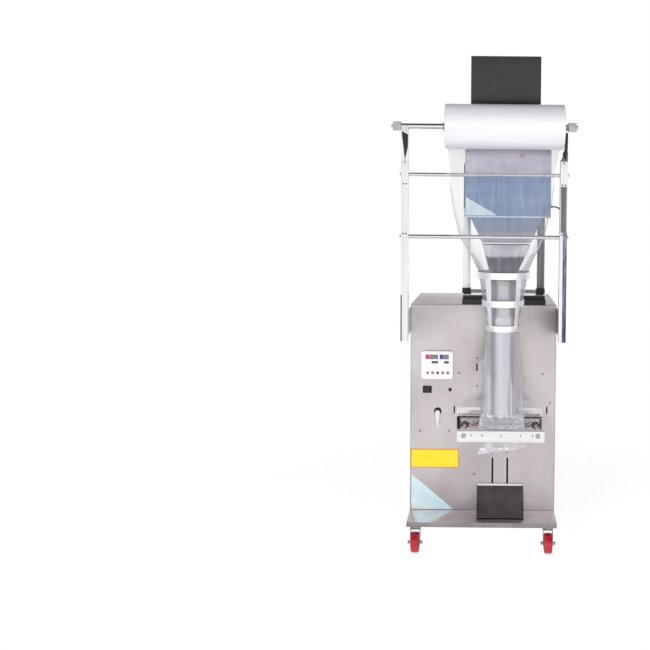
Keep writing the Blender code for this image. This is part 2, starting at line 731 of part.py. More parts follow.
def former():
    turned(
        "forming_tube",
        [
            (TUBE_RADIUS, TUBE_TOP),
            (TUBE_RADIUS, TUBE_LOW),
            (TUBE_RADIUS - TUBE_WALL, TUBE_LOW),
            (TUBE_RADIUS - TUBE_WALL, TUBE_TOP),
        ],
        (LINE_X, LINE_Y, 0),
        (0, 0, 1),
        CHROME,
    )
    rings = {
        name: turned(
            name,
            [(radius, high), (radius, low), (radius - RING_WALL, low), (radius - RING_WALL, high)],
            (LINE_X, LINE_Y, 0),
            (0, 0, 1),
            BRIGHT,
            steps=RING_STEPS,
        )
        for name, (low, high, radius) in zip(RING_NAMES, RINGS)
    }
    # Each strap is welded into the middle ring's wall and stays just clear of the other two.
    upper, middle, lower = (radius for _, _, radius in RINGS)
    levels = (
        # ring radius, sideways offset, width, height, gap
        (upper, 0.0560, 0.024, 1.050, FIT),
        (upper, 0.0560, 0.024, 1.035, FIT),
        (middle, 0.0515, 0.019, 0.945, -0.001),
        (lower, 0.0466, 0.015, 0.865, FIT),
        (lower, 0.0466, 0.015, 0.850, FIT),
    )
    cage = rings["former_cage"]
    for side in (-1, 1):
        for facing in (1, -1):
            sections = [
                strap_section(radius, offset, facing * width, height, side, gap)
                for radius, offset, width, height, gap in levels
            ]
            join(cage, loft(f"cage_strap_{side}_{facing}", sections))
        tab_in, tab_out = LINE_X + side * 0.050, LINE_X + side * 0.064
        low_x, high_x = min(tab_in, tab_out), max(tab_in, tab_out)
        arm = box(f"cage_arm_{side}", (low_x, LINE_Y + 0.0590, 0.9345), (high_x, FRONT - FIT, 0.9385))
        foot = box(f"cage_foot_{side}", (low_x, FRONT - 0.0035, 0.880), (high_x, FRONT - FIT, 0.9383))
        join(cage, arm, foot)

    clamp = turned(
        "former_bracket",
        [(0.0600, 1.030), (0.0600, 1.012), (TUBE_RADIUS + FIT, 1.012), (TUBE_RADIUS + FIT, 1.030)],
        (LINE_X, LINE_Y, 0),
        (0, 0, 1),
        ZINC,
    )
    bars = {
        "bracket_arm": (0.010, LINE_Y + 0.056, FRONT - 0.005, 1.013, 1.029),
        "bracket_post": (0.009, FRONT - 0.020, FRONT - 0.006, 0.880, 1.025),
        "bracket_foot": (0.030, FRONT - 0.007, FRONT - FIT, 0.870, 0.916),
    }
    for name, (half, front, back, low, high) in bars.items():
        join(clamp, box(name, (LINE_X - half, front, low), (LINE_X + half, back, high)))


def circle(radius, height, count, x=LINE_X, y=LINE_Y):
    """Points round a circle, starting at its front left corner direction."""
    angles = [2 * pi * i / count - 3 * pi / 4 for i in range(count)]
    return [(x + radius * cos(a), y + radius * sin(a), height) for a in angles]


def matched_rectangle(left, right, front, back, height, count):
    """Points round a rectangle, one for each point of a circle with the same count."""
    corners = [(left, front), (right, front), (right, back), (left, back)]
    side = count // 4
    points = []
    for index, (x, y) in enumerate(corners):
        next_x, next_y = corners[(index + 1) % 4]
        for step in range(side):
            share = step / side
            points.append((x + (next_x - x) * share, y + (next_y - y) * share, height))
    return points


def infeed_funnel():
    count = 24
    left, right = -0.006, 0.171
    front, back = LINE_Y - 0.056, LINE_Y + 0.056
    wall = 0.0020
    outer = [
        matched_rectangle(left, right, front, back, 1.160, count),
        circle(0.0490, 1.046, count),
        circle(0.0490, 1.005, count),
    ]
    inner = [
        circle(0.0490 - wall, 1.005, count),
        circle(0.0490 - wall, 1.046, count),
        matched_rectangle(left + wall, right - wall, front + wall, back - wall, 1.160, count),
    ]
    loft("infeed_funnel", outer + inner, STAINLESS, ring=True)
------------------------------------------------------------
§ **WHAT YOU WILL DO**: Using the material above, report each line where "starting" occurs.

§ **TASK OUTPUT**:
Keep writing the Blender code for this image. This is part 2, starting at line 731 of part.py. More parts follow.
    """Points round a circle, starting at its front left corner direction."""